Thursday, March 18, 2010

Make an image a day : the first 30 days : self-portrait

This eclectic group is what results when I resolve to make an image a day—no excuses.  I'm usually bad with these sorts of resolutions.  And I think it's primarily because I'm typically resolving myself to them as I'm a building fortress out of my blankets, watching an inspiring movie about Nelson Mandela, or downing my third highball of bourbon–and not when I have a headache, a frighteningly high ratio of friend-to-work emails in my inbox, and a stack of utility bills on my desk.  But I had two concrete goals that kept me focused.  One is that I am trying to work to myself back, after a long period of relative estrangement, to more intimate terms with my camera.  Second, I figured it was an opportunity a day to focus minutely on color.

Because I started in black & white photography, my vision, in some essential way, has always been black & white.  In post-production, I've focused mostly on the b&w qualities of brightness, contrast, and the smoothness of tonal variations—usually considering color only in so far as it somehow looks "realistic" or believable.  Believability has been a good parameter mostly because when I've played with color, it's been, I'll admit, a little clumsy:  How 'bouts we make this blue.  Oh, look it's so sad! This must be part of my blue period!  So, this project as been to shake things up and train my eye not only for seeing color for where it is, but also and where it can be.  I've been looking a lot at photographs from the 1970s and earlier, when popular color photography was not yet perfected to look “realistic” or be archival, so shadows and highlights contain obvious color shifts depending on the film.  Also, by looking at these sorts of “imperfect” images, I'm hoping to pick the lock that confines me to classical b&w ideas of proper brightness, contrast, tonal variations—so scientifically laid out in the technical books by Ansel Adams that I read voraciously in my teens.
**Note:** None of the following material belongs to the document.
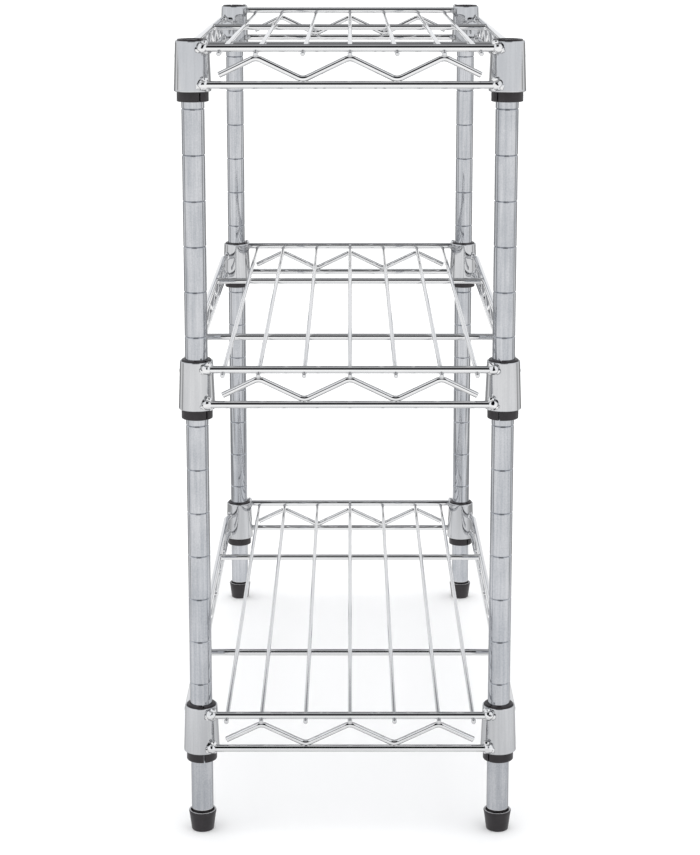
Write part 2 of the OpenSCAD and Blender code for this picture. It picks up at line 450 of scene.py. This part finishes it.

That's about the extent of what I'm doing.  I chose self-portraiture because I wanted to do some portraiture, and it's easiest; I'm always at hand—damn the weather or other commitments!  But I can be a cranky model and I'm not always up to the director's idea.  Especially sometime around 3AM, when I've been working for 12 hours on a rush job and I'm not sure if my eyes are bleeding or if that's spaghetti sauce from a hastened dinner on my face.  So, some pictures are better than others, a few are similar, and there's no overarching vision.  Just a resolution, thirty days, and thirty responses.